Ты и сам знаешь, терпение никогда не было моей сильной стороной, не поэтому ли самый тяжелый предмет в новой школе было обучение терпению и терпимости? Сколько раз я умирала от того, что буквально разрывало меня изнутри – желание защититься, прикрыть больные места, высказаться до конца, утвердить свою правоту, сокрушить противника и так по нарастающей, пока не наступала страшная развязка – удары, крики, истерика? Сколько раз я стучала по кнопкам телефона, пытаясь успеть до того, как на меня обрушатся твои слова, создать свою собственную версию происходящего, не понимая и не принимая того, что у тебя есть твое видение? Сколько раз я забегала вперед в измысленных разговорах и сколько раз не желала возвращаться назад в реальную жизнь, сколько раз я проговаривала за тебя твою роль еще до того, как ты успевал сообразить, что тебе нужно ответить, сколько раз я сражалась с самой собой, не давая тебе ни малейшего шанса защитить нас обоих?
Надо сказать, что ты тоже был не лучшим учеником – и тебе терпение давалось огромным трудом, поэтому-то наше обучение так затянулось и привело к таким плачевным результатам. Терпеть означает принимать – временные и постоянные неудобства, порождаемые другим человеком и его присутствием в твоей жизни – ради чего-то, гораздо более важного – любви, понимания, душевной теплоты, наполненности. Терпеть не значит приспосабливаться, то есть ломать себя ради того, а другой человек уже не казался тебе таким чужим. Терпеть означает видеть недостатки и все же сносить их, не пытаясь изменить ни себя, ни другого человека. Терпеть значит просто позволить и себе, и ему быть самим собой и ровным счетом больше ничего – никаких жертв, страданий, самоуничижений, самовнушений, упреков, обвинений – ничего. Мне сегодняшней эта простая мысль кажется такой банальной, почему же мы так и не смогли прийти к ней тогда, два года назад? Выход был, он лежал у нас перед носом, огромная широко распахнутая дверь – всего лишь терпение и терпимость, но мы ломились в наглухо запертую калитку, тщетно пытаясь перекроить друг друга заново. Нам казалось – еще чуть-чуть, и материал подастся, треснет, изогнется и примет нужную форму…. Но он не принял – он просто раскололся на части.

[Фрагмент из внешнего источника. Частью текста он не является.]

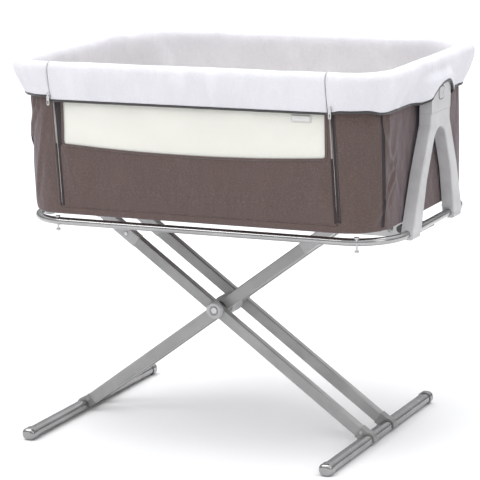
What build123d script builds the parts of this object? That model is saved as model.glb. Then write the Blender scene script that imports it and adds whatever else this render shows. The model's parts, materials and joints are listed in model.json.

Знали ли мы, ради чего стоило просто принять вещи такими, какими они на тот момент сложились для нас? Представляли ли мы в красках, какова будет жизнь, лишенная необходимости терпеть и принимать, а заодно освобожденная от любви, полноты, заботы? Я не могу говорить за тебя, скажу лишь, что я полагала, что знаю, но я ошиблась. Я не знала. Зато теперь я знаю – я знаю, что значит терпеть – с открытыми глазами и ушами, сознательно и через боль, столько, сколько мне неизвестно, ради того, чего, скорее всего, никогда не будет. Ты знаешь, о чем я говорю. Зато теперь я знаю – я знаю, что значит принимать в человеке все, каким бы чужим оно не было, принимать с радостью, безропотно, как актриса в театре, принимать и дарить в ответ. Ты знаешь, что я имею в виду. Зато теперь я знаю – я знаю, потому что я умею надеяться.
Вот главное и определяющее понятие в терпении - надежда. Надежда отнюдь не на то, что другой не выдержит, сломается, подстроится и покорится, нет. Надежда не на то, что когда-нибудь отпадет сама необходимость быть терпимой и терпеливой, вовсе нет. Надежда не на то, что то, ради чего приходится терпеть и принимать, предстанет в ином, уничижающем свете, обесценится, перестанет быть самоцелью, куда уж там. Это совсем другая надежда – надежда-упование, надежда-смирение, надежда-осознавание, надежда-мудрость – ничто не дается в жизни просто так, и всякий путь должен быть пройден, подобно тому, как женщина, рожающая ребенка, понимает, что есть одна дорога – и она вся в одну сторону…
Есть только один урок, который я так и не смогла усвоить до сих пор – урок прощения и доброты, урок принятия не только тебя и твоего отношения ко мне, но и справедливости, необходимости, неизбежности, заслуженности всего происходящего, урок благословения всего отжившего, умершего, искалеченного, урок благожелания и участливой помощи, урок равнодушия и тихой печали, урок отпущения грехов и отречения от прежнего мира.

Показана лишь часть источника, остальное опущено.